I suppose in the back of my mind, I knew this was going to happen. It was, for most of us, a great deal of wishful thinking to honestly believe that the Mets resounding victories over the Yankees last weekend would spur the team on to bigger and better things. Clearly, those victories were an aberration, the Mets taking advantage of a team that appears to be in worse shape than they are themselves. This trip to Atlanta has, so far, proved that.

The Clown Car steamed into Atlanta on Tuesday morning and seems to have been behind by 5 runs ever since that point. Unlike two years ago, when no deficit seemed insurmountable, once this team gets behind, they turn, collectively, into Derek Bell and go into Operation Shutdown.

It doesn't help that the Mets continue to hit singles by the bucketload, getting runners on and then impotently leaving them where they stand.
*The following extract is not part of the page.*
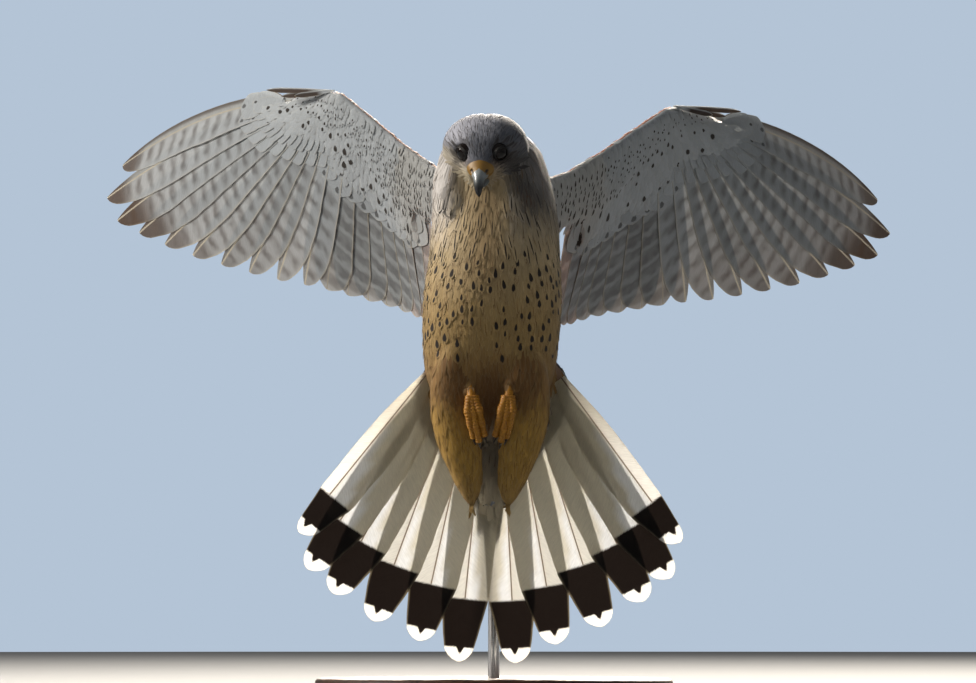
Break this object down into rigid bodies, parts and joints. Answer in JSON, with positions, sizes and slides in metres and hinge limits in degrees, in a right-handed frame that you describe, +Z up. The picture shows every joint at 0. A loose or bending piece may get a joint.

But by time this happens, the games have usually been hopelessly out of reach. It's not that the team is being outclassed by a superior opponent, the Mets just aren't a good team right now. They're underachieving and playing below the level of their competition, which makes it all the more frustrating.

Willie seems to have little to no touch right now. He's won 290 games as the Mets manager, and I'm beginning to be more and more hard pressed to think he's going to see 300. What's worse, even though he reached out to his team and they seemed to rally around each other, it's clear that he himself is suffering from a horrendous case of internal turmoil. His team has been struggling through a crucial stretch in the season. He's heard the ramblings and the words, and, obviously, it bothered him to the point that he blew up about it in the press, made some ill-advised and ill-timed comments, and now he's got to clean up his own mess.

Willie shouldn't go after the fans. We appreciate what he was able to do in his first two years with the team. But with success comes higher expectations and, as a manager, he's failed to do that. I've already hashed and re-hashed the argument from a billion different angles, and I keep arriving at the same conclusion. Yes, the mess the team is right now isn't Willie's fault. It's a combination of the players, the Manager and the GM. The players are put there by Omar. They, as a group, and individually in several cases have underperformed. And Willie has not been able to sufficiently motivate them. He's also quite clearly lost his touch when it comes to managing within the game, something that has always been suspect. Willie is a very sensitive person, and many people who know him have said as much. And with the turmoil and the controversy surrounding him, he was obviously hurt enough to lash out rather than address the problems from within. I certainly don't think Willie is a hateful or a racist person. I don't think anyone on the team is. But he needs to be keenly aware of where he is, where he manages, the voracity of the media that he's speaking to and be careful. Willie should be judged on the merits of the job he's done, and although he has had a bit of success, he's also had a bit of failure as well, and while the successes have been great, the failures have been spectacular.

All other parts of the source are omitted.